Instructions for the task: Quote only the part that opens with the line containing "post(side, plate_thickness, mid_rail_bottom_z)" and closes with the line containing "before = set(bpy.data.objects)". Keep both of those lines.

[Modeling code records]
※

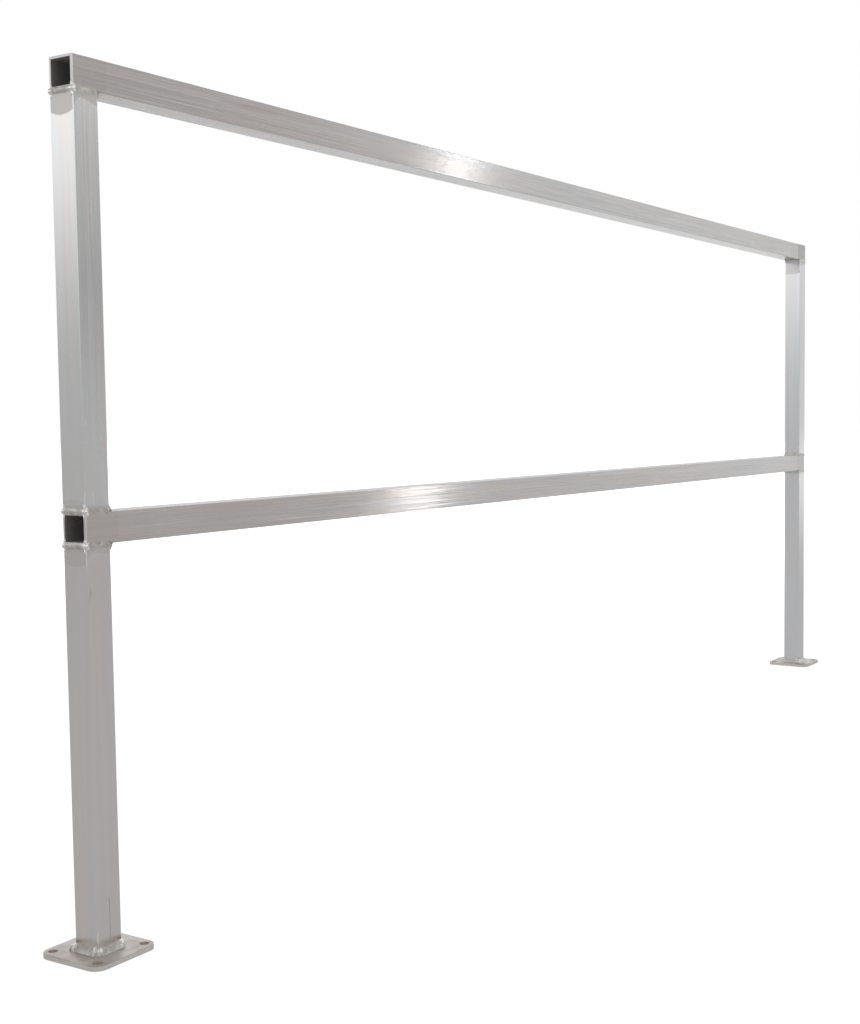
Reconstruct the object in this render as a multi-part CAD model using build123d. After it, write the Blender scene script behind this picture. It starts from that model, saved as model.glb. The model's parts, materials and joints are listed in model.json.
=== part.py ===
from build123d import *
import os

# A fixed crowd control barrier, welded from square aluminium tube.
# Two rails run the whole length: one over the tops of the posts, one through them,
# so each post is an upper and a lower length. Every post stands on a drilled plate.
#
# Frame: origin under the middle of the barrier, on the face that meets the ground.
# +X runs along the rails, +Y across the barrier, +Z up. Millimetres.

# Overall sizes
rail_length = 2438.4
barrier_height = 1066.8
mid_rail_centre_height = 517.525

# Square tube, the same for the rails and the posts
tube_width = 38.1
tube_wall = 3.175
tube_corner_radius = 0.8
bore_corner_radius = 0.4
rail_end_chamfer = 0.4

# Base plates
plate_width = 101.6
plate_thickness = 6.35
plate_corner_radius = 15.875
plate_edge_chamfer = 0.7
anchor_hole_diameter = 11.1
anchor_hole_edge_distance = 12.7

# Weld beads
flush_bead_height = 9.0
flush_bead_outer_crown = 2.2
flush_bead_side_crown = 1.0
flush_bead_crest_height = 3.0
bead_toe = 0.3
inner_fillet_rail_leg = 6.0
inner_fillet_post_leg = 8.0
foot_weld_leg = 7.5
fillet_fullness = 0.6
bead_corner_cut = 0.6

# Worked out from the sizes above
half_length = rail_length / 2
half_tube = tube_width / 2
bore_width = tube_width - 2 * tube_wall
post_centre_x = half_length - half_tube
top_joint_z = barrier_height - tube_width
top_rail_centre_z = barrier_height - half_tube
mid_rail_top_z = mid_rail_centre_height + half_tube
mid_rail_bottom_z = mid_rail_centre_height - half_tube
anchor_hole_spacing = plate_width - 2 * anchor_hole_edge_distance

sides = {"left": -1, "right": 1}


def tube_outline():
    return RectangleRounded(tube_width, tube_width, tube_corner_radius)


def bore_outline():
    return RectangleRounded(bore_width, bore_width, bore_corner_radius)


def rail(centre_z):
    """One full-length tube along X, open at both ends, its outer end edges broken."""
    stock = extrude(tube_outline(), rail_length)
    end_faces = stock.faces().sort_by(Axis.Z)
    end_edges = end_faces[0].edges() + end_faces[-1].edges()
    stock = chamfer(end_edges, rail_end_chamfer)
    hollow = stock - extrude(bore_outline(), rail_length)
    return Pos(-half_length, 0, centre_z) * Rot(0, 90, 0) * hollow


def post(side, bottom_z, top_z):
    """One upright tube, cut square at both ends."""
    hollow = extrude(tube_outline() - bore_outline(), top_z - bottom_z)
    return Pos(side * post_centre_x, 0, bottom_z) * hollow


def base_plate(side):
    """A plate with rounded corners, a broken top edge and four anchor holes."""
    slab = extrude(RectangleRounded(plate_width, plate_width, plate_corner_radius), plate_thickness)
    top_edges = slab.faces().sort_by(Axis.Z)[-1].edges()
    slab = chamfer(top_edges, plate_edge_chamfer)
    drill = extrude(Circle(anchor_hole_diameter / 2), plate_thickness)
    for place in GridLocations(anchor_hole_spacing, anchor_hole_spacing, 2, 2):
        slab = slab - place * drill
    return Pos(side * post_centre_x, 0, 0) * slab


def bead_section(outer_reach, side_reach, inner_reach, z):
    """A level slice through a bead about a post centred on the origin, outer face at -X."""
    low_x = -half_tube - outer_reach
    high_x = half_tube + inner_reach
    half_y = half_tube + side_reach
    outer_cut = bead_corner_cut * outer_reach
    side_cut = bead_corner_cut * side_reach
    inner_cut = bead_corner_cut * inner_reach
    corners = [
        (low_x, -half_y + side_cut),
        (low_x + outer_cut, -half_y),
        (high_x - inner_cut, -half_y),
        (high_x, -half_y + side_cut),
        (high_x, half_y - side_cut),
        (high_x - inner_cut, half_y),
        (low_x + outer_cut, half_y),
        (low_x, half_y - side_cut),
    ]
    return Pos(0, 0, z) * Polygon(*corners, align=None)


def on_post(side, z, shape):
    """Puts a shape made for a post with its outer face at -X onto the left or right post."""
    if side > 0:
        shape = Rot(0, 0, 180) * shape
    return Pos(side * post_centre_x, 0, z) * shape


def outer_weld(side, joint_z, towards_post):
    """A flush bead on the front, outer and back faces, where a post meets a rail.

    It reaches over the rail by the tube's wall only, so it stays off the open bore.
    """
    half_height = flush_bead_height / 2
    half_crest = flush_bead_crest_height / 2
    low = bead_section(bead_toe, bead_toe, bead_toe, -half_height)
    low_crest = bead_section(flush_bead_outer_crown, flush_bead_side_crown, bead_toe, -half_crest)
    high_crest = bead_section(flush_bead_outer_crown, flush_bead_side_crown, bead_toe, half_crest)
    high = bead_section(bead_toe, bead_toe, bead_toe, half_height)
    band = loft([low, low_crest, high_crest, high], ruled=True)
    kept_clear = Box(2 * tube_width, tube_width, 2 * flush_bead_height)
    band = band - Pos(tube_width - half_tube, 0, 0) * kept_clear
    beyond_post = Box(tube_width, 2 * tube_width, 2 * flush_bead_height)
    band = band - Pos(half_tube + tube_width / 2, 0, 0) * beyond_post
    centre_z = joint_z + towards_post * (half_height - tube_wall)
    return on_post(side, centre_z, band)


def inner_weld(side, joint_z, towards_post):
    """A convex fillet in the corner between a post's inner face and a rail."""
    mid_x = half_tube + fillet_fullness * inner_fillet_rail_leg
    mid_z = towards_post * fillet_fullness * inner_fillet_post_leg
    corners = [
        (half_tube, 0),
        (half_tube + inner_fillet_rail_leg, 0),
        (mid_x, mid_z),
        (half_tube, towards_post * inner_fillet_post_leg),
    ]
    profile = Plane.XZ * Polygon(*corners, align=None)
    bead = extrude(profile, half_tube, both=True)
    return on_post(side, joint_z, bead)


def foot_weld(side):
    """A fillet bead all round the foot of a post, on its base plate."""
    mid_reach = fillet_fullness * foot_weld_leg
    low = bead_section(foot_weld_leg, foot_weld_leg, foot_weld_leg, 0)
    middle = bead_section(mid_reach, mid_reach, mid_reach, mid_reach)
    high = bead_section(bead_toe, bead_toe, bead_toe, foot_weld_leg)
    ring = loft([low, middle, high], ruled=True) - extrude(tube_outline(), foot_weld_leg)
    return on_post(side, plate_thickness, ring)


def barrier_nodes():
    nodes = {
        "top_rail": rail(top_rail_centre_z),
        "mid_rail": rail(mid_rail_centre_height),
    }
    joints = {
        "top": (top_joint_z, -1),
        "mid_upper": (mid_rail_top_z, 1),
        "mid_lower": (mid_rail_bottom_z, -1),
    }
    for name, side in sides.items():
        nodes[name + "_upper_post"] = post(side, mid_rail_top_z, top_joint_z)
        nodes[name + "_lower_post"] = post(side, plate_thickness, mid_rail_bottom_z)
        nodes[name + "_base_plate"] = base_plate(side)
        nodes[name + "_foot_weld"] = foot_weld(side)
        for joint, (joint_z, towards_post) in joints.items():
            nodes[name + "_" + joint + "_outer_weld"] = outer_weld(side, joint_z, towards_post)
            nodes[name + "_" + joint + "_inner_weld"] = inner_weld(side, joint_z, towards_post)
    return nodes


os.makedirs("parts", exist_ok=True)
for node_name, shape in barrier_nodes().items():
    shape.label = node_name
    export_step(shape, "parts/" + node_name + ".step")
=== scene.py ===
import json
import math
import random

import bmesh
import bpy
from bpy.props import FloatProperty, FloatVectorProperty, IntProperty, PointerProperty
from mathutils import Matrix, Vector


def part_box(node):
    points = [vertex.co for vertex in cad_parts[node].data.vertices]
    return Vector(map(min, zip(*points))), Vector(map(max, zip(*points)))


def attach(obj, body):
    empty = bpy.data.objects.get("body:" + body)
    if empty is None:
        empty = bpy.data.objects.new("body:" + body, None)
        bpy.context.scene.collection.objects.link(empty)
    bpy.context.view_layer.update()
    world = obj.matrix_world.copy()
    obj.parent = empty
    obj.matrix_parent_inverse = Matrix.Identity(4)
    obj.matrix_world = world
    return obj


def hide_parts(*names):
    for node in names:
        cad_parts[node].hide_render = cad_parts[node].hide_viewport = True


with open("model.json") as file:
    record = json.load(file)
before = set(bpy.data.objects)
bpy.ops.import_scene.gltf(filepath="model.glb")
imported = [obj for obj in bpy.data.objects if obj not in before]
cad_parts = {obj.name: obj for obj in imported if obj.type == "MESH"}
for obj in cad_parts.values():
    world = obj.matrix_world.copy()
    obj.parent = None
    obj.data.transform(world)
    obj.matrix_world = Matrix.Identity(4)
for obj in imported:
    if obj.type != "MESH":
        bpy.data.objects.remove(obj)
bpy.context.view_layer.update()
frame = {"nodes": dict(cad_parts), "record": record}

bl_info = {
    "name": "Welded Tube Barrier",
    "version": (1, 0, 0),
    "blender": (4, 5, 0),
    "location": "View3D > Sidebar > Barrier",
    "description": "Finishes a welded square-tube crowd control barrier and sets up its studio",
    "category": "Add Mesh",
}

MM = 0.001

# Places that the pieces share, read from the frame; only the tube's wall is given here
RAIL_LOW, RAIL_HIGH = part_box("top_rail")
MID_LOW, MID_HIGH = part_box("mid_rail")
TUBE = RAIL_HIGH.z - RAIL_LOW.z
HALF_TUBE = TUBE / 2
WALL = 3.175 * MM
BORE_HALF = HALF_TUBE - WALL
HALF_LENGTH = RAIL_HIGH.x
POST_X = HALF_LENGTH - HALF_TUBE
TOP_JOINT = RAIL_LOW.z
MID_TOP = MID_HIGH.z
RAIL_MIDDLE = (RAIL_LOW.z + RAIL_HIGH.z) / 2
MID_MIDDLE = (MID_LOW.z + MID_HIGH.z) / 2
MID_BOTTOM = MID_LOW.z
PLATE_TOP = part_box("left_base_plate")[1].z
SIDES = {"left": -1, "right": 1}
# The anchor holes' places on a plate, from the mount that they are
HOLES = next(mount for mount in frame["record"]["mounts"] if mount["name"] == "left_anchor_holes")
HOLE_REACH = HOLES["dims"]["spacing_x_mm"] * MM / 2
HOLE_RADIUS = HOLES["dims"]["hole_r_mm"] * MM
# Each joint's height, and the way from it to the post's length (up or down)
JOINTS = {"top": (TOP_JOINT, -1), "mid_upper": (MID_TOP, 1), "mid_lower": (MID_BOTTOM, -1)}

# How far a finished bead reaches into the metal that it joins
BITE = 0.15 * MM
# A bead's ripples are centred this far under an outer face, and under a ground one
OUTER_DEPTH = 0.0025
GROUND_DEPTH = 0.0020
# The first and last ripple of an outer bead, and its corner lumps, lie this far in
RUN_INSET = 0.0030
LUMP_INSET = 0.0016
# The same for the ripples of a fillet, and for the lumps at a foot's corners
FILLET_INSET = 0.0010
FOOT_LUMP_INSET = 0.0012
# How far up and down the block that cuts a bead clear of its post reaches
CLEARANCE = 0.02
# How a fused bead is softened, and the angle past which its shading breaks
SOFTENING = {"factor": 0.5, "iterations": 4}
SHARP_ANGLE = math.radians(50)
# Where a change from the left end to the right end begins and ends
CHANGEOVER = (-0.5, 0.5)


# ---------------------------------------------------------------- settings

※

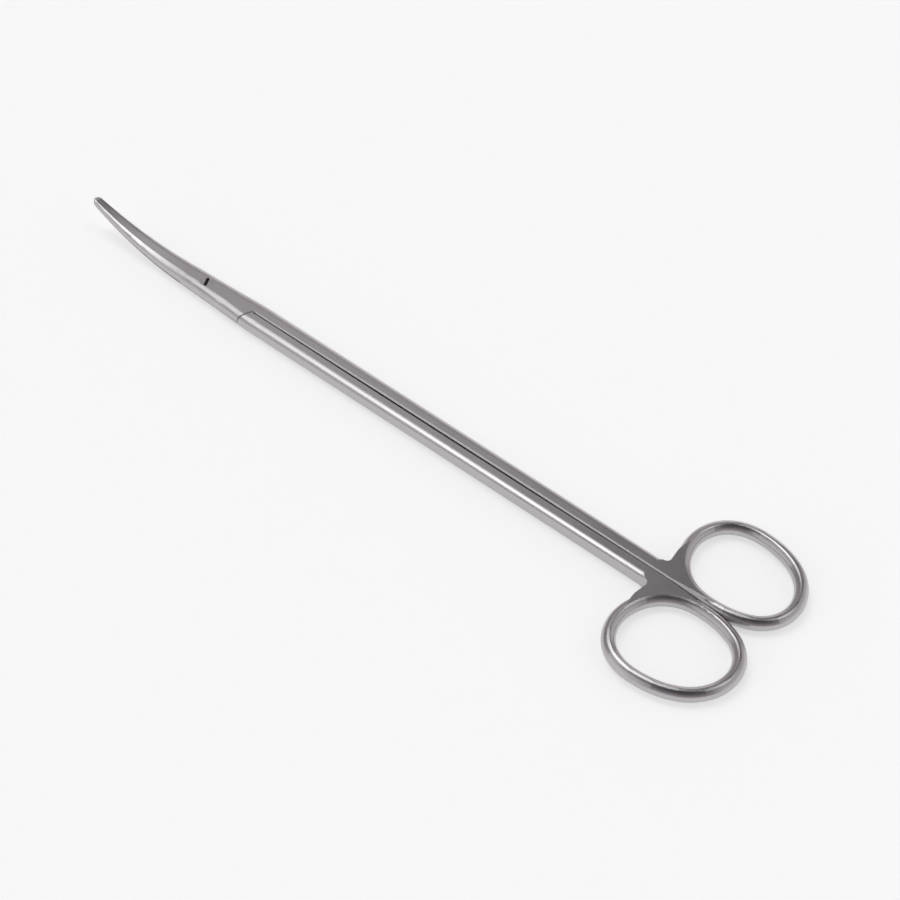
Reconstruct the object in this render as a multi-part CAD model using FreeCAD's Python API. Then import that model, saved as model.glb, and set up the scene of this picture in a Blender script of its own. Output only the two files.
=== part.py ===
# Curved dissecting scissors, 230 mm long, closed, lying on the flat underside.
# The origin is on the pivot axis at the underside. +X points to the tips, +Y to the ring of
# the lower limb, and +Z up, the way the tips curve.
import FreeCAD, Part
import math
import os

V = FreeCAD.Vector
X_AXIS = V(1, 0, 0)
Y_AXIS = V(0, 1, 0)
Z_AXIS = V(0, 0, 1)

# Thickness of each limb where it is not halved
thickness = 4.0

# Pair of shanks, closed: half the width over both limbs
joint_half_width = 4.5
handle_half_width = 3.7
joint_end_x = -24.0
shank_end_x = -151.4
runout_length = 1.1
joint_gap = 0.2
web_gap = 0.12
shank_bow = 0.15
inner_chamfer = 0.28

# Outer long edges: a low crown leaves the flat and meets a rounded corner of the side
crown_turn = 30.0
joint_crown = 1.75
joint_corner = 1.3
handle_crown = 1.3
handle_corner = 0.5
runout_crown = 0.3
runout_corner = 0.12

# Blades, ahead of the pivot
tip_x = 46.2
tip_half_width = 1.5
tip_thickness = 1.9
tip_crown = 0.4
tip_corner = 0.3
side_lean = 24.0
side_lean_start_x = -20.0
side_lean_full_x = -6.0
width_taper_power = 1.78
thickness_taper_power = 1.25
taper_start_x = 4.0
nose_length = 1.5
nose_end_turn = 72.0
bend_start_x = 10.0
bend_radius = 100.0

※

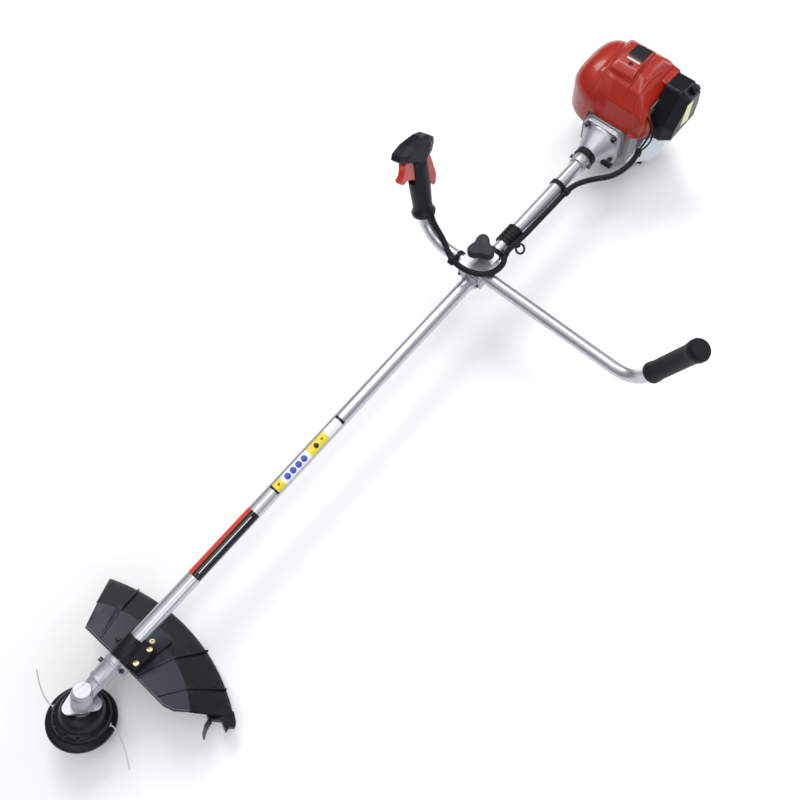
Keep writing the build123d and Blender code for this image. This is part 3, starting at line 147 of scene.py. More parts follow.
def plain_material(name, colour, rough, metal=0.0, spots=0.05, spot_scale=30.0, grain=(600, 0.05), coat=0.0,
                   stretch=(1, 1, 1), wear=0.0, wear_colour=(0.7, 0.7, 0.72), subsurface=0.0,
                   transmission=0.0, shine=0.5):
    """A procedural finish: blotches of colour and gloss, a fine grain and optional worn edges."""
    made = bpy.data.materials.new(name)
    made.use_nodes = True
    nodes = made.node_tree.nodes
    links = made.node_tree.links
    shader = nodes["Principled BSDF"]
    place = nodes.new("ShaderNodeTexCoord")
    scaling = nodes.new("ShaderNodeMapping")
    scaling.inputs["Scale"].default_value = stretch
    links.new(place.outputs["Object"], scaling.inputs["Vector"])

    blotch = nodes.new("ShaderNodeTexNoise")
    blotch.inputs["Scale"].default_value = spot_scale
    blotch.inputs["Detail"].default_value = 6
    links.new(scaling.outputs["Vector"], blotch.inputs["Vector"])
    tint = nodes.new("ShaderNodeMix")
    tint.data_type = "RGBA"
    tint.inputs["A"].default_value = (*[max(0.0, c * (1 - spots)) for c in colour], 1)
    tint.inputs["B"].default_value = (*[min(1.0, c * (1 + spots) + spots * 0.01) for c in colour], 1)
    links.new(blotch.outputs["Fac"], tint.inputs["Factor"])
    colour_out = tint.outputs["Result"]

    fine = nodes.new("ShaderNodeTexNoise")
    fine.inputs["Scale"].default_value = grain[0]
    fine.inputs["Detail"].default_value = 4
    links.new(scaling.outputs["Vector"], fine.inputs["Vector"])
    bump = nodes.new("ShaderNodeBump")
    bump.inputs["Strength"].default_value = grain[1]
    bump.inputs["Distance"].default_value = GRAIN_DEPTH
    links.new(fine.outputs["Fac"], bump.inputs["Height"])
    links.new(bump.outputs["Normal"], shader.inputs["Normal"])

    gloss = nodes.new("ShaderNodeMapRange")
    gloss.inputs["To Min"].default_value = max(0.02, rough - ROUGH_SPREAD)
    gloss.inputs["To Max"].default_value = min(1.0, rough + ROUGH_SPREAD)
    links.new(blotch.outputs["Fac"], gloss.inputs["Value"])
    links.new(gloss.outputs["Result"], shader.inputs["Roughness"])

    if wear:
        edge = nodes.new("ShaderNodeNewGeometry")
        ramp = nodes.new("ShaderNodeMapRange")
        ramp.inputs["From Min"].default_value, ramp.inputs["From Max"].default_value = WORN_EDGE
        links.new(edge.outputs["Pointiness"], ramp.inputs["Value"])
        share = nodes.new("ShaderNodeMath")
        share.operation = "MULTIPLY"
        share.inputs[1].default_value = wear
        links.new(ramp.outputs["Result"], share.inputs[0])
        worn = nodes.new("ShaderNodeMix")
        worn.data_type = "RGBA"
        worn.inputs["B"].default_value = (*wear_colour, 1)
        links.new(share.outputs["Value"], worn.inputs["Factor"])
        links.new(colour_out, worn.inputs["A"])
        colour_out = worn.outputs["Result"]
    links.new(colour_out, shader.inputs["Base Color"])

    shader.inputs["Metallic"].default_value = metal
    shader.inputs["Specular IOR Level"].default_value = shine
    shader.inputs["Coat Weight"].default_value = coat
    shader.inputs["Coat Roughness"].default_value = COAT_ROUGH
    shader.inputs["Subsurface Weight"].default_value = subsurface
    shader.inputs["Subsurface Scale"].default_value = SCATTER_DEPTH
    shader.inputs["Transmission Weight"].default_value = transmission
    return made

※

Task output:
        nodes[name + "_lower_post"] = post(side, plate_thickness, mid_rail_bottom_z)
        nodes[name + "_base_plate"] = base_plate(side)
        nodes[name + "_foot_weld"] = foot_weld(side)
        for joint, (joint_z, towards_post) in joints.items():
            nodes[name + "_" + joint + "_outer_weld"] = outer_weld(side, joint_z, towards_post)
            nodes[name + "_" + joint + "_inner_weld"] = inner_weld(side, joint_z, towards_post)
    return nodes


os.makedirs("parts", exist_ok=True)
for node_name, shape in barrier_nodes().items():
    shape.label = node_name
    export_step(shape, "parts/" + node_name + ".step")
=== scene.py ===
import json
import math
import random

import bmesh
import bpy
from bpy.props import FloatProperty, FloatVectorProperty, IntProperty, PointerProperty
from mathutils import Matrix, Vector


def part_box(node):
    points = [vertex.co for vertex in cad_parts[node].data.vertices]
    return Vector(map(min, zip(*points))), Vector(map(max, zip(*points)))


def attach(obj, body):
    empty = bpy.data.objects.get("body:" + body)
    if empty is None:
        empty = bpy.data.objects.new("body:" + body, None)
        bpy.context.scene.collection.objects.link(empty)
    bpy.context.view_layer.update()
    world = obj.matrix_world.copy()
    obj.parent = empty
    obj.matrix_parent_inverse = Matrix.Identity(4)
    obj.matrix_world = world
    return obj


def hide_parts(*names):
    for node in names:
        cad_parts[node].hide_render = cad_parts[node].hide_viewport = True


with open("model.json") as file:
    record = json.load(file)
before = set(bpy.data.objects)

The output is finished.